The next day as we were checking out, the hotel owner came to greet us. 'Did you enjoy your meal at the restaurant yesterday?' he asked. I guess he must have been worried by the numbers since the place was apparently not overly popular. 'Well, actually not really. The food was all right but the service was even more rude than in Paris.' I answered, explaining the time we waited, numbers of guests and staff present and their attitude. He did not have much problem figuring out what had gone wrong. 'They are not in this morning, but believe me, they'll get the trashing of their life when they arrive. Please allow me to deduct the price of the meal from your hotel bill.'
This is how, without asking nor even wanting it, I was offered dinner twice the same evening in a foreign town.
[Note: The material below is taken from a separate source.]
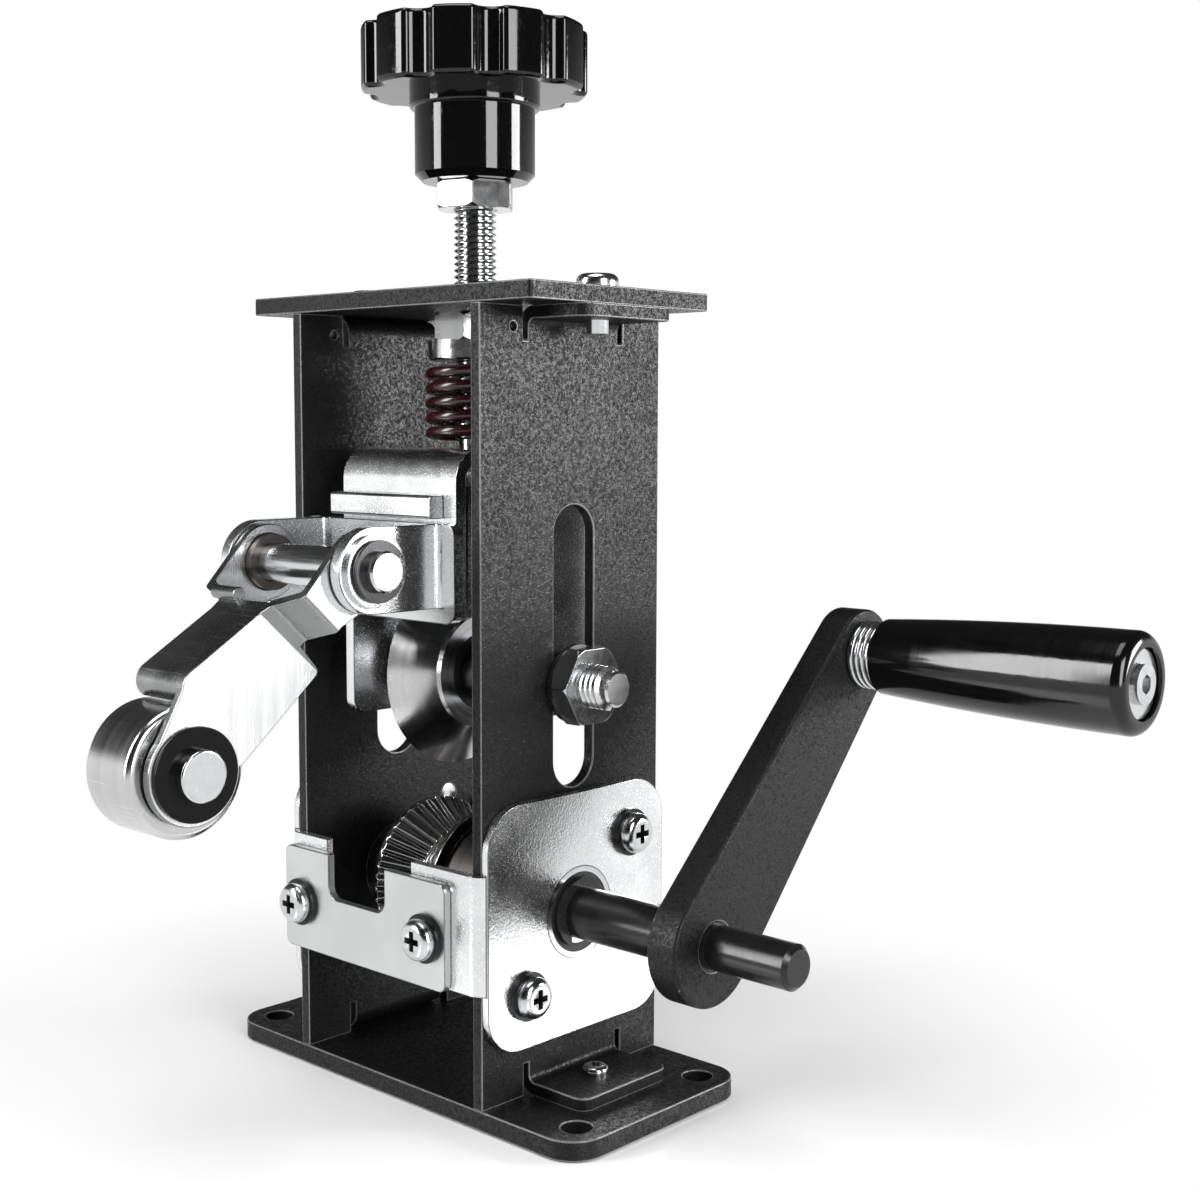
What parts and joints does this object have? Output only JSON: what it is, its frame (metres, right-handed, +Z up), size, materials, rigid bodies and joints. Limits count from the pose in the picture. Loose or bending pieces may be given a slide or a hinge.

I would much rather have had a good meal and pay for it than being offered a horrible pittance free of charge. But these things happen. Bad service, bad food, chef on leave. Some people have a neurotic, exagerated sense of self-importance and will nitpick and make a row over just everything in every shop or restaurant. They are always on the prowl for opportunities to complain. You don't want to be like them. But when there is a real problem with the food you are served, by telling the man in charge you will do yourself and him a favor. At best he will replace the dish or not charge for it. At worst you won't be coming back, but that's what you would be doing anyway if you had chosen not to say anything.
A sensible restaurateur understands that if there is a service or kitchen problem in his restaurant, most clients will not come back and not say anything. The client who tells him about the problem helps him save the patronage of dozens of his 'silent' clients.